The three Pitakas are known as Vinaya, Sutta, and Abhidhamma. Vinaya means discipline and the works included in this division treat chiefly of the rules to be observed by the members of the Sangha. The basis of these rules is the Patimokkha, the ancient confessional formula enumerating the offences which a monk can commit. It was read periodically to a congregation of the order and those guilty of any sin had to confess it. The text of the Patimokkha is in the Vinaya combined with a very ancient commentary called the Sutta-vibhanga. The Vinaya also contains two treatises known collectively as the Khandakas but more frequently cited by their separate names as Mahavagga and Cullavagga. The first deals with such topics as the rules for admission to the order, and observance of fast days, and in treating of each rule it describes the occasion on which the Buddha made it and to some extent follows the order of chronology. For some parts of the master’s life it is almost a biography. The Cullavagga is similar in construction but less connected in style[604]. The Vinaya contains several important and curious narratives and is a mine of information about the social conditions of ancient India, but much of it has the same literary value as the book of Leviticus. Of greater general interest is the Sutta Pitaka, in which the sermons and discourses of the Buddha are collected. Sutta is equivalent to the Sanskrit word Sutra, literally a thread, which signifies among the Brahmans a brief rule or aphorism but in Pali a relatively short poem or narrative dealing with a single object. This Sutta Pitaka is divided into five collections called Nikayas. The first four are mainly in prose and contain discourses attributed to Gotama or his disciples. The fifth is mostly in verse and more miscellaneous.

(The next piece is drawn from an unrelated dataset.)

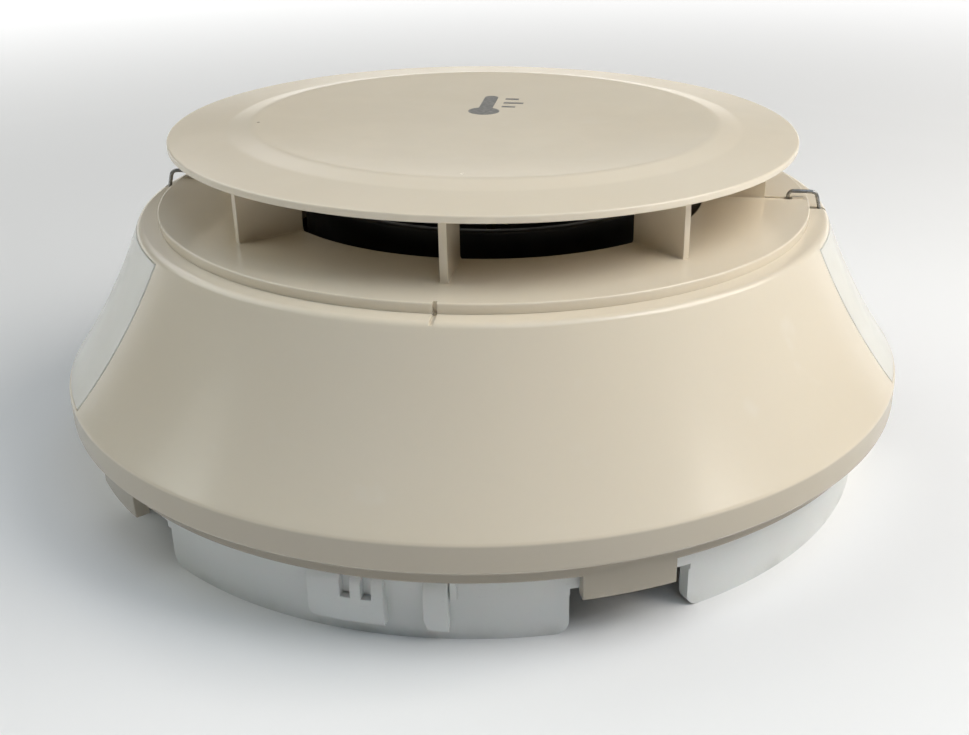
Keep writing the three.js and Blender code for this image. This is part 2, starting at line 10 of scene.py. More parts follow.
import bmesh
import bpy
from mathutils import Matrix, Vector


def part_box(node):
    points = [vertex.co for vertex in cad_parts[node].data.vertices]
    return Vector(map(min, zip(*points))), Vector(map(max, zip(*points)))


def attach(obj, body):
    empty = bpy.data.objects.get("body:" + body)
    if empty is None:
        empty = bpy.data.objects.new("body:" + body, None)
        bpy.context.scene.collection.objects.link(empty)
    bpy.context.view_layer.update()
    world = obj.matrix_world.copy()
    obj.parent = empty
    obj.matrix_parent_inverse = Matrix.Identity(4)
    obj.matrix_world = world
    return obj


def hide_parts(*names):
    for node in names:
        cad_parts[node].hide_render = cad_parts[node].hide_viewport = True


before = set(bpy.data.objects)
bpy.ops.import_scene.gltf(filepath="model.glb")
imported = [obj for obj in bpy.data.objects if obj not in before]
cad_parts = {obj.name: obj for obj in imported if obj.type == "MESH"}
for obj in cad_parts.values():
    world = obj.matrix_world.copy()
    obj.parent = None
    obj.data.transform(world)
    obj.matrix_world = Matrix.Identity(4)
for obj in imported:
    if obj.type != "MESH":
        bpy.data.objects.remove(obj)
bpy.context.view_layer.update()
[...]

The four collections of discourses bear the names of Digha, Majjhima, Samyutta and Anguttara. The first, meaning long, consists of thirty-four narratives. They are not all sermons and are of varying character, antiquity and interest, the reason why they are grouped together being simply their length[605]. In some of them we may fancy that we catch an echo of Gotama’s own words, but in others the legendary character is very marked. Thus the Mahasamaya and Atanatiya suttas are epitomes of popular mythology tacked on to the history of the Buddha. But for all that they are interesting and ancient.
Many of the suttas, especially the first thirteen, are rearrangements of old materials put together by a considerable literary artist who lived many generations after the Buddha. The account of the Buddha’s last days is an example of such a compilation which attains the proportions of a Gospel and shows some dramatic power though it is marred by the juxtaposition of passages composed in very different styles.